# START OF RECORDS

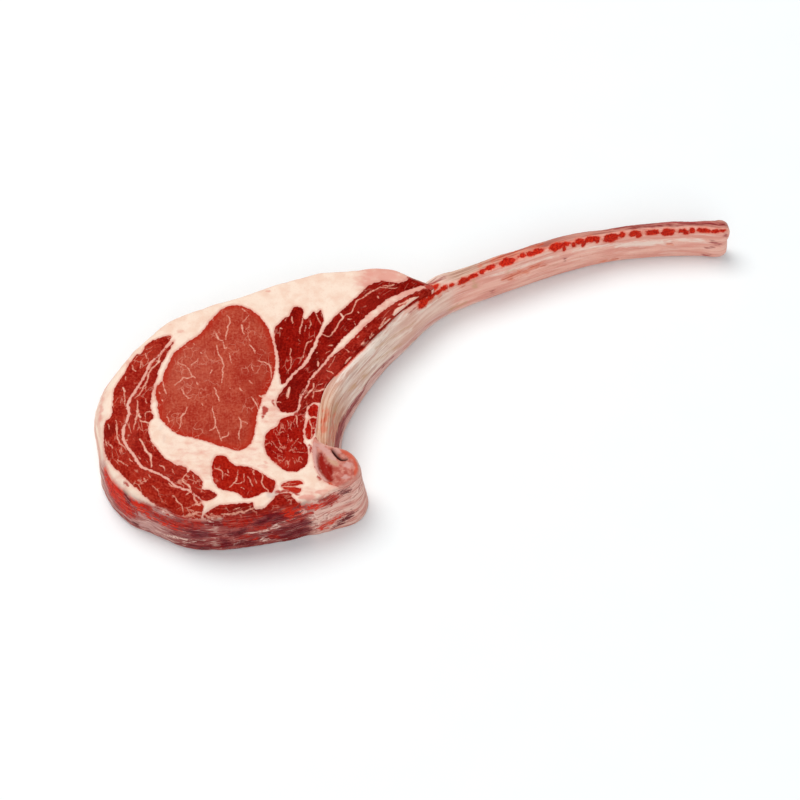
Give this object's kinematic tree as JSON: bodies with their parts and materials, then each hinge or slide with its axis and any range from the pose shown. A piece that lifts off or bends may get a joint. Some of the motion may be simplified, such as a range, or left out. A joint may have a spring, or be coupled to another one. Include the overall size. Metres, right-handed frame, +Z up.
{
  "type": "raw tomahawk rib steak",
  "caption": "Raw bone-in rib steak on its long curved rib bone: marbled eye, cap and rib muscles in a broad fat rim, lying flat with the cut face up.",
  "frame": {"origin": "middle of the bounding box, on the plane that the steak lies on", "axes": "+X along the length, towards the free end of the rib bone; +Y towards the back fat edge; +Z up through the thickness"},
  "size_m": [0.4545, 0.2666, 0.044],
  "materials": {
    "fat": "moist satin fat, cream with pink patches",
    "muscle": "moist raw red muscle with fine white marbling",
    "eye_muscle": "moist fine-grained pinkish red muscle with white veins",
    "dark_muscle": "moist deep red muscle",
    "bone": "scraped pinkish bone with a moist skin and red marrow spots"
  },
  "bodies": {
    "root": {"fat_body": "fat", "eye_muscle": "eye_muscle", "cap_muscle_outer": "muscle", "cap_muscle_inner": "muscle", "complexus_muscle": "muscle", "multifidus_muscle": "muscle", "spine_muscle": "muscle", "wedge_muscle": "dark_muscle", "rib_muscle_outer": "dark_muscle", "rib_muscle_inner": "dark_muscle", "edge_muscle": "muscle", "front_muscle": "muscle", "backbone": "bone", "rib_bone": "bone"}
  },
  "joints": []
}
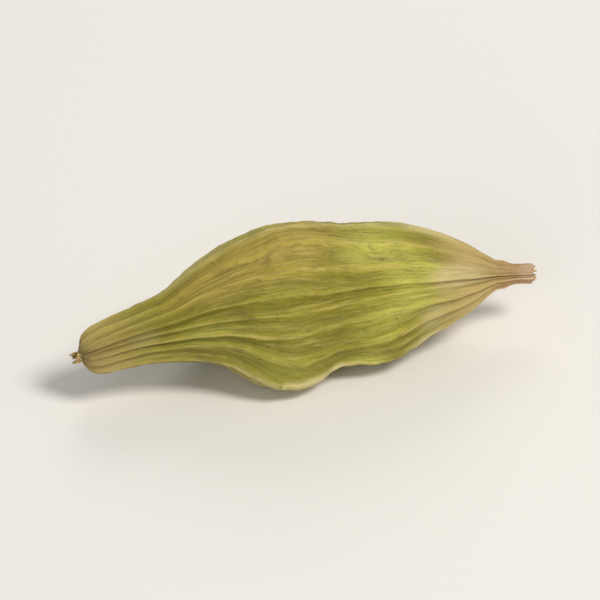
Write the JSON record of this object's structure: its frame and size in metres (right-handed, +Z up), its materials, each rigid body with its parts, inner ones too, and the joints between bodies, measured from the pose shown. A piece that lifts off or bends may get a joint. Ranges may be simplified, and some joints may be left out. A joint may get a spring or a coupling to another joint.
{
  "type": "dried green cardamom pod",
  "caption": "Dried green cardamom pod: a ribbed three-sided husk with a narrow neck and tip at one end and a short cut stalk at the other, lying on one face.",
  "frame": {"origin": "middle of the small flat spot that the pod rests on", "axes": "+X along the pod from its tip to the cut end of its stalk, +Y to the side, +Z up from the surface it lies on"},
  "size_m": [0.0186, 0.0065, 0.006],
  "materials": {
    "husk": "dry fibrous green-olive husk with straw-coloured ribs and ends, satin"
  },
  "bodies": {
    "root": {"pod": "husk"}
  },
  "joints": []
}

# END OF RECORDS

● **REQUIREMENTS**
Quote, word for word, every line starting at the one that contains "Write the JSON" and ending with the final line of the entries.

● **RESPONSE FOR THIS EXERCISE**
Write the JSON record of this object's structure: its frame and size in metres (right-handed, +Z up), its materials, each rigid body with its parts, inner ones too, and the joints between bodies, measured from the pose shown. A piece that lifts off or bends may get a joint. Ranges may be simplified, and some joints may be left out. A joint may get a spring or a coupling to another joint.
{
  "type": "dried green cardamom pod",
  "caption": "Dried green cardamom pod: a ribbed three-sided husk with a narrow neck and tip at one end and a short cut stalk at the other, lying on one face.",
  "frame": {"origin": "middle of the small flat spot that the pod rests on", "axes": "+X along the pod from its tip to the cut end of its stalk, +Y to the side, +Z up from the surface it lies on"},
  "size_m": [0.0186, 0.0065, 0.006],
  "materials": {
    "husk": "dry fibrous green-olive husk with straw-coloured ribs and ends, satin"
  },
  "bodies": {
    "root": {"pod": "husk"}
  },
  "joints": []
}